First some comment on the remark in the article that pieces stronger than a Queen are rare: the Chu-Shogi Lion is a good example of a piece much stronger than a Queen. Even on a 12x12 board, where the large board size should favor sliders, it is valued 15, vs Q=9. I used it in the western Chess variants Mighty-Lion Chess and Elven Chess. As to the pinning question: pins have no official status in the rules of Chess. That you cannot move pinned pieces is only because it violates the official rule that you cannot leave your King in check AFTER the move. When you capture the pinner, the latter isn't the case. If the position had to be judged also after 'picking up' the piece you are going to move, moving a Rook pinned by another Rook to capture the latter would also be forbidden in ortho-Chess (I guess this is similar to George's Queen example). Or, in case one wants to argue that Rooks are never really picked up, but slide over all intervening squares along the pin line to tackle the pinner, the interposition of a Rook to block an existing Rook check would be forbidden, as it leaves the check unblocked as long as it has not reached its final square.
Thank you both, for lending clarity to the discussion. I do have a way of getting confused, especially while under the pressure of playing unfamiliar positions. Yes, now it seems clear that my commentary bucked chess norms we routinely follow so it's not as unfamiliar as I made it out to be. I was wrong and you're both right - good job. George, thanks for your thoughtful commentary. I especially liked your description of the moa route to capture the Harvester! Heh. :-) I deeply appreciate your poignant argument, H.G. Muller AND want to ask you: Is Chu Shogi really to be considered a large variant? Apparently, it means "mid-sized chess." I am not trying to undermine anything you're saying (because I think it's all true even the comment that 12 x 12 is a large variant in contemporary terms where variants bigger than 12 x 12 are almost never played). If we're going to regard Chu Shogi's lion as a normative piece, I only wish to suggest that we should perhaps consider 12 x 12 boards normatively mid-sized and not large. Here I'm deferring to shogi history, not contemporary thought.

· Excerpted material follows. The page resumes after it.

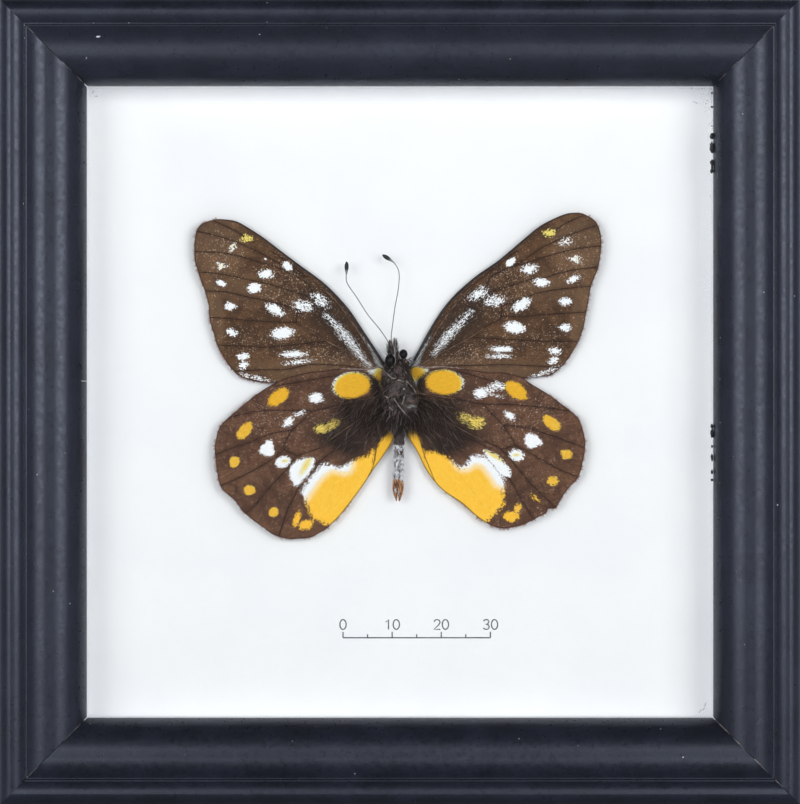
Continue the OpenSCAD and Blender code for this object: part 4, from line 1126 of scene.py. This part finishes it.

You are correct in that Chu by Shogi standards is not large, and that the term 'large Shogi variant' is typically reserved for Dai Dai, Maka Dai Dai and Tai Shogi (17x17, 19x19 and 25x15). Not because that is spectacularly larger than, say, Tenjiku Shogi's 16x16, but because these variants are so clearly related by similarity of the participating pieces. These 'large' variants feature dominating pieces like hook movers and Lion Dog, while Lion promotes to Furious Fiend. None of these pieces occur in the smaller variants Chu, Dai and Tenjiku Shogi, which are also very clearly related, and have similar pieces, except that in Tenjiku these are (obviously intentionally) supplemented by a 'zoo of weirdness'.
Btw, the issue of the pinning in Tripunch reminded me of an old Chess joke:
k . . . . . . . . . . . . . . . . . N . . . . . . . . B . . . . . . . . . . . . . . . . . . . . . . . . . . . . . . . . K . . .White mates in 0.5.

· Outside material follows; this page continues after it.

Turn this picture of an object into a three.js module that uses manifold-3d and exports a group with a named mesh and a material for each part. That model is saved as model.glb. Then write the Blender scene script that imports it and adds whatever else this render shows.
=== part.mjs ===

(Answer: he lifts the Knight.)
I'm not all that sure I agree with (as I noticed elsewhere) Greg's usual dislike of variants having lots of 'power' (in terms to having several very powerful pieces, on a board of relatively modest size dimensions in particular, I assume), but this variant's very powerful armies on an 8x8 board strikes me as very over-powered, at least at first. Still, if Ralph Betza has given his name to a variant he invented, it suggests the idea may not be so bad at all... It's been played lots on Game Courier, so far, so that alone means its had some pretty good testing.
It appears that these pieces are a great basis for a new CwDA army called the Tripunch Troops. It's like FIDE Chess, but with pieces based on Tripunch Chess. We'll start by replacing the Queen with a Halfling Combine. I'll leave the rest to others who can actually use Zillions.
Tripunch Chess 1320
Halfling Combine might be too strong for a Queen.
Was Aanca removed from Dealer's Chess set?
Yes, I had to make room, though if you need it I can add it back.